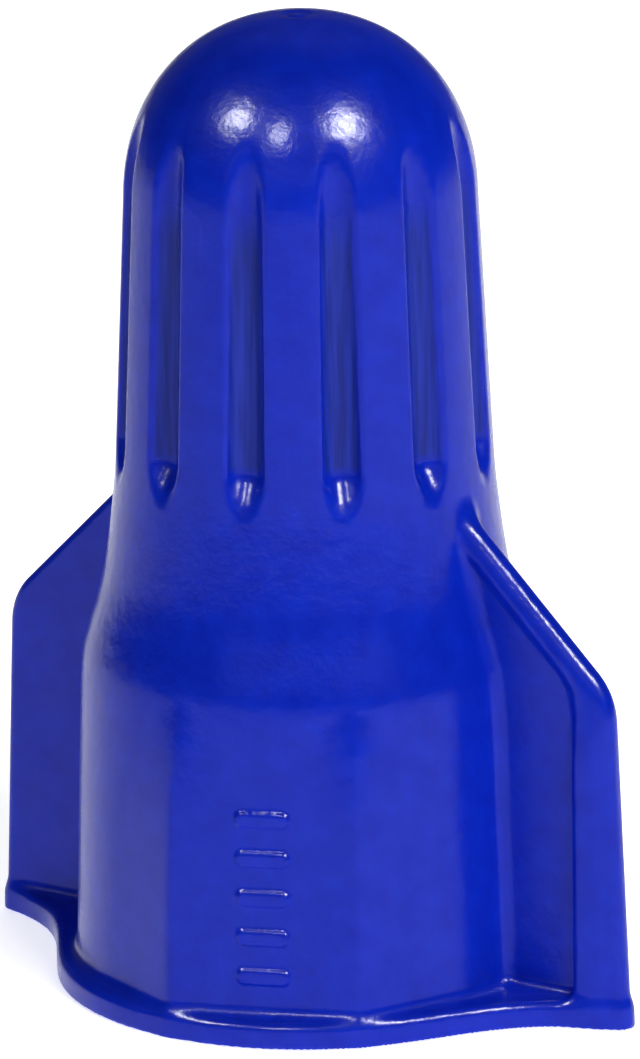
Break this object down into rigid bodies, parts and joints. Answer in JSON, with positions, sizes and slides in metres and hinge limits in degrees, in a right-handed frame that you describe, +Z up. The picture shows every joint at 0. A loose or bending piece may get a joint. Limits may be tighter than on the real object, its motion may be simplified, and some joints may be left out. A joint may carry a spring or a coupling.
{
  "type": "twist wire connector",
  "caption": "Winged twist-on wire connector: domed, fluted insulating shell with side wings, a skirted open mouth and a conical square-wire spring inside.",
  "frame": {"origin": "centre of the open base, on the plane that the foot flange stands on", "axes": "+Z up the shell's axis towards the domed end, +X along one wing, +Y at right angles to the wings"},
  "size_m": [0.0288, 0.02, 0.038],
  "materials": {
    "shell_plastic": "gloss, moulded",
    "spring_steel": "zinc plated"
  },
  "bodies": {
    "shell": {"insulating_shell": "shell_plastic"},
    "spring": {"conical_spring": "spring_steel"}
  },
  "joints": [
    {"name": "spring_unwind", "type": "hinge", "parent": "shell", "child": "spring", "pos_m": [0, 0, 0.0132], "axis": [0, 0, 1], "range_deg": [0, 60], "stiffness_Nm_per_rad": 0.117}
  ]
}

=====

**Short problem**
Your task is to output all of the data above word for word.

**Full solution**
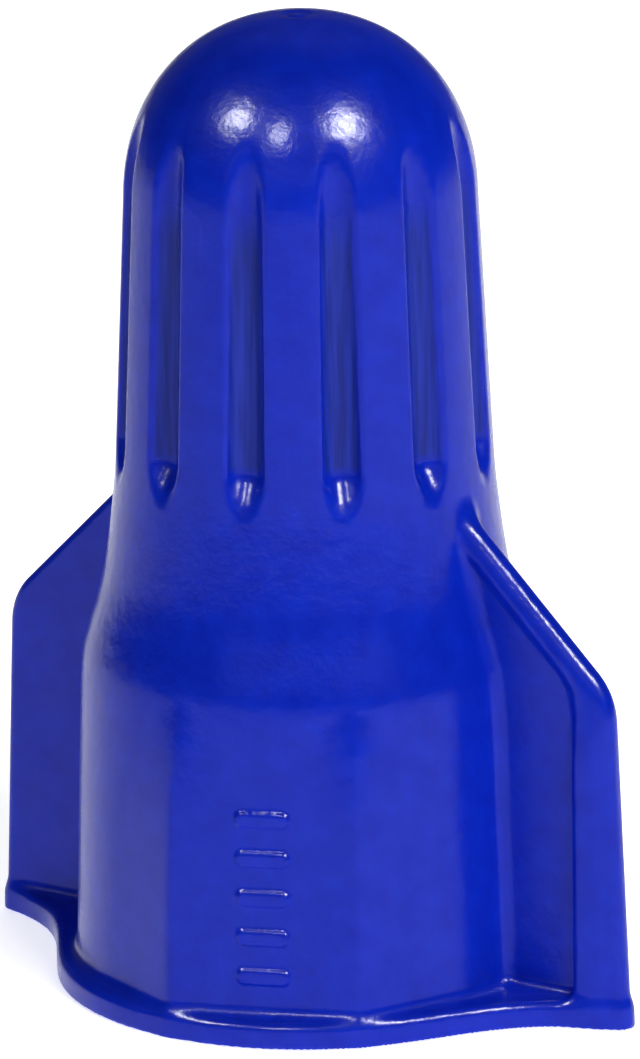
Break this object down into rigid bodies, parts and joints. Answer in JSON, with positions, sizes and slides in metres and hinge limits in degrees, in a right-handed frame that you describe, +Z up. The picture shows every joint at 0. A loose or bending piece may get a joint. Limits may be tighter than on the real object, its motion may be simplified, and some joints may be left out. A joint may carry a spring or a coupling.
{
  "type": "twist wire connector",
  "caption": "Winged twist-on wire connector: domed, fluted insulating shell with side wings, a skirted open mouth and a conical square-wire spring inside.",
  "frame": {"origin": "centre of the open base, on the plane that the foot flange stands on", "axes": "+Z up the shell's axis towards the domed end, +X along one wing, +Y at right angles to the wings"},
  "size_m": [0.0288, 0.02, 0.038],
  "materials": {
    "shell_plastic": "gloss, moulded",
    "spring_steel": "zinc plated"
  },
  "bodies": {
    "shell": {"insulating_shell": "shell_plastic"},
    "spring": {"conical_spring": "spring_steel"}
  },
  "joints": [
    {"name": "spring_unwind", "type": "hinge", "parent": "shell", "child": "spring", "pos_m": [0, 0, 0.0132], "axis": [0, 0, 1], "range_deg": [0, 60], "stiffness_Nm_per_rad": 0.117}
  ]
}